Report: Boeing will expand composites manufacturing capabilities in Seattle

The Seattle Times on Sept. 10 reported that Boeing will expand its manufacturing research center in Seattle into a 900-employee operation meant to help it avoid the production glitches that have plagued the first 787 Dreamliners.

The Seattle Times on Sept. 10 reported that Boeing will expand its manufacturing research center in Seattle into a 900-employee operation meant to help it avoid the production glitches that have plagued the first 787 Dreamliners.

According to the report, initially, the new center will focus on building preliminary fuselage, wing and tail sections of the 787-9, the larger derivative of the Dreamliner. Later, it will fine-tune the manufacturing methods on future jets. The move, it is speculated, could lead to insourcing of regular 787 production work.

The report notes that even if the center eventually does manufacture 787 sections, Boeing's partners in Japan and Italy would continue to produce the majority of the 787's wings and horizontal tails. Seattle might build three of the 10 shipsets of wings per month under one proposal, the industry source said. And the company still plans, as announced last year, to ensure it has suppliers outside this region for all 787 parts, so that it can continue production in case of a strike.

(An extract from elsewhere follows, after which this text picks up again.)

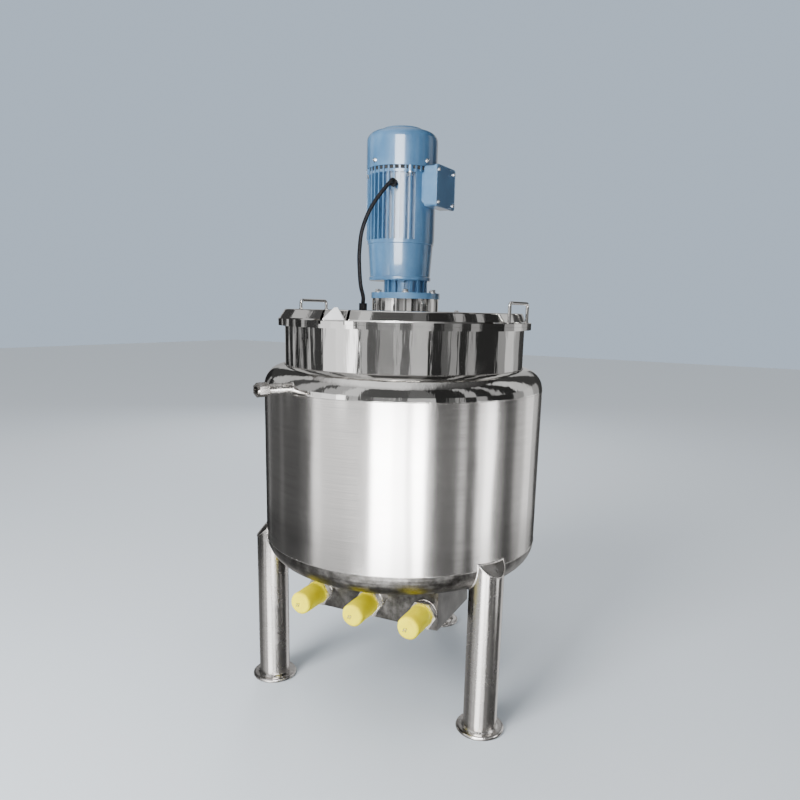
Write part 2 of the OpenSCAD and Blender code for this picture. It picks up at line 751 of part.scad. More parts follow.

Boeing spokeswoman Mary Hanson told the newspaper that the company will by August 2012 fabricate and assemble vertical fins for the Dreamliner at its existing non-union plant in Salt Lake City, Utah. That part is currently the only major 787 section made in this area, in Frederickson, near Tacoma, which will continue to make the fins also.

According to the report, production workers in the Seattle and Auburn facilities — part of the commercial unit's fabrication division — have fixed many of the problems arising on the Dreamliner in the last few months, supplying parts that failed to show up or that needed replacing due to poor workmanship.

The report says that a Boeing internal memo to employees on the plans for the advanced-composites facility says it will focus in the future on "process stabilization and production hardening." An employee at the current facility said supervisors have said this means Boeing intends not only to develop new advanced-composites manufacturing technologies at the new facility but also to fabricate major parts there in significant quantities until the production process is mature and stable.

Boeing officials said the company is also expanding its composite capabilities at its parts-fabrication plant in Auburn, Wash. Workers there told the newspaper that the company is hiring toolmakers and tooling inspectors in preparation for bringing back from outside suppliers the work of making smaller 787 composite parts.